In late May of this year the Obama administration, which has been taking part as an observer in meetings of the court’s member nations, sent a high-level team to Kampala, Uganda, for the first extensive official review of the court’s progress. The relatively large US team was led by Harold Koh, legal adviser to the State Department, and Stephen Rapp, ambassador at large for war crimes issues. Koh told reporters after the review ended that the US delegation "worked extremely hard to resume engagement with the court."

The most contentious issue on the table—and of prime importance to the United States—was the crime of aggression. When the ICC was created, four crimes were placed within its jurisdiction: genocide, crimes against humanity, war crimes and the crime of aggression. But no clear definition of aggression could be agreed on, so years of negotiations followed. When the review conference opened in June, concrete proposals were finally ready. The definition adopted in Kampala, to the surprise and satisfaction of many, was this: "The planning, preparation, initiation or execution, by a person in a position effectively to exercise control over or to direct the political or military action of a State, of an act of aggression which, by its character, gravity and scale, constitutes a manifest violation of the Charter of the United Nations." Think US invasion of Iraq in 2003.

The Kampala conference, having agreed on a definition, proceeded to build in a seven-year moratorium on action. Thirty nations must ratify the definition, and for a year afterward no one may be charged. This means no action until 2017 at the earliest. There are no ex post facto provisions of the kind that allow ad hoc tribunals such as those for Cambodia, Rwanda, the former Yugoslavia and Sierra Leone (all of which operate separately from the ICC) to dig into history and address crimes that predate the formation of the tribunals. In other words, there’s no chance of a trial connected to the American wars in Iraq and Afghanistan.
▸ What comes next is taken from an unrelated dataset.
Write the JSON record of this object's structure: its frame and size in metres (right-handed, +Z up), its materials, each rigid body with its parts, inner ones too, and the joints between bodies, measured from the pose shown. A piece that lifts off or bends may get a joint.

At the Coalition for the International Criminal Court, Pace says the delay in implementing the crime of aggression is not necessarily a setback. "Having the crime of aggression in a major international treaty is itself a major development in international law, even though the Security Council and the ICC must wait several years before exercising jurisdiction. For now, it is more prevention than detention."

The US delegation in Kampala was clearly relieved. Koh restated at a briefing later that the United States has safeguards against what officials have called "politically motivated" attempts to charge Americans, even if Washington ratifies the court treaty someday. "The prosecutor cannot charge nationals of nonstate parties, including US nationals, with a crime of aggression," Koh said. "And if we become a state party [i.e., ratify] we’d still have the option to opt out from having our nationals prosecuted for aggression. So we ensure total protection for our armed forces and other US nationals going forward."

Moreno-Ocampo, whose nonrenewable term runs out in mid-2012, believes the court will gradually overcome teething details and management concerns. "This is a global social contract," he said. "One hundred fourteen states agree to commit themselves to end genocide and war crimes, and we commit to bring issues to the International Criminal Court when they cannot act." He says the "shadow of the court" is already large. He sees its preventive power as providing great hope that abuses will diminish as arrests are sought and trials held. Moreno-Ocampo would like to see convictions decided while he is in office, but he accepts that these cases may take years. He returns to the case of Darfur.

"It’s a matter of time," he says. "Harun, Bashir—their destiny is to face justice, whether in two years or twenty years. The court is permanent. The court can wait. The victims, they can’t wait. The victims are suffering genocide today. Stopping the crime is the priority."